This paper is a very good primer on how to organize a project. The following is a simplification that is a good start for building an automated script.
1. File structure
projects/<name of project>
./scripts/ – directory for all the python/R/perl scripts
./bash/ – driver scripts that call all other scripts and execute pipelines
./bash/runall.sh – the main driver script
./bash/filter*sh – scripts that I use usually only once to filter input directories and create soft links
./input/ – input directories
./output/ – output directories
./logs – stdout and stderr of runall.sh scripts
readme.txt – description of files and scripts in this project folder
commands.txt – commands that I run in this directory (could be a mess)

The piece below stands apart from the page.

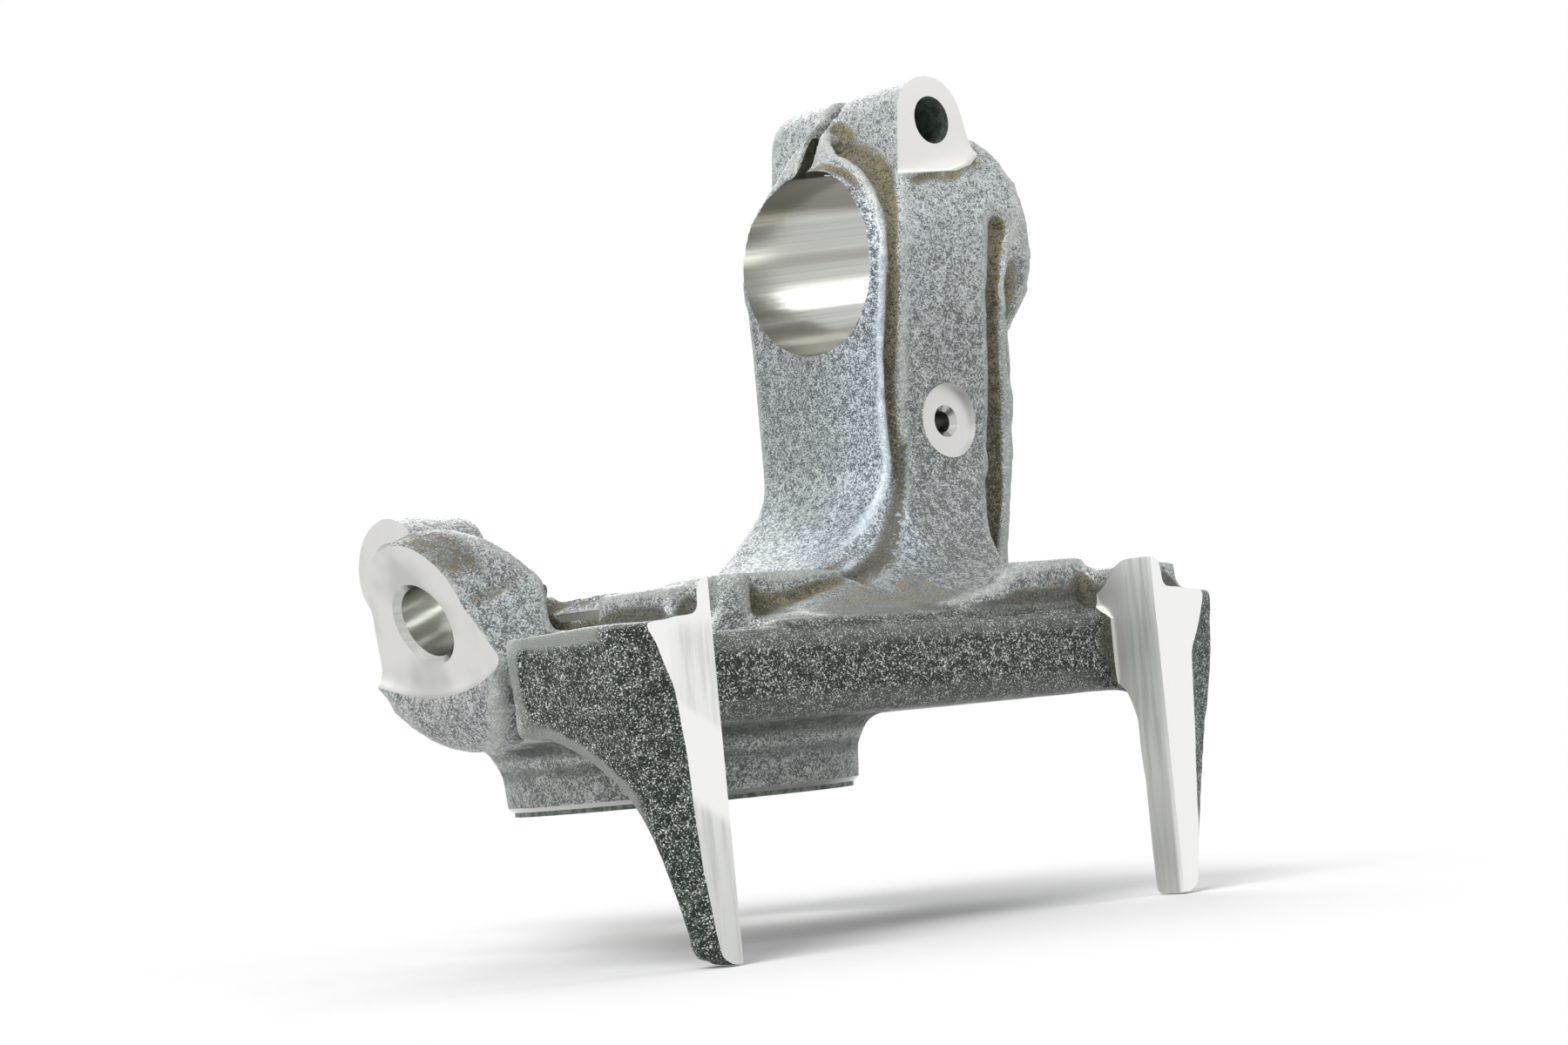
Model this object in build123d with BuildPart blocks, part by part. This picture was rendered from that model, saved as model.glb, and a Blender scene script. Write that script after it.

datasets (directory for storing all datasets)
CASP9
CASP10
CASP11
Human reference genome
etc…
general_scripts (directory for storing scripts that are use in many projects)
pdb_scripts
templates
etc..
bin (all small scripts that I want to be always in PATH, remember to att this to your PATH-variable)
fastalen
svm_to_txt
txt_to_svm
echo_both
etc…
The idea of file organization is that someone not familiar with the project should be able to understand and use the scripts. This person could be anyone, but most of the time it is yourself, because you tend to forget what you did a few months ago. Also remember the Murphy’s law of bioinformatics: Everything you do, you will probably have to do over again.
2. Driver (runall.sh) scripts
The idea of a runall.sh script is to have a wrapper script that runs everything, from cleaning and prepping your data, all intermediate steps and the final results. This way you can easily rerun a experiment/project with new data.
Useful hints:
1) Usa text that describes all the parameters
2) Separate code into blocks, ie “Stages”. Before each stage print the date and stage
“================== stage 1 ==================”
3) Always have “if [ -f $output_file ]” statement before each stage. That way if you want to rerun some stages, you can delete the corresponding output files.
4) Always print “runall.sh is running with parameters: …” in the begining of the script. Print “runall.sh is done.” in the end of the script.
3. Templates
You will often want to write small scripts in bash/R/python and to speed up this process you should write small templates scripts which contains basic structure, authorship, usage lines, script running and script done statements.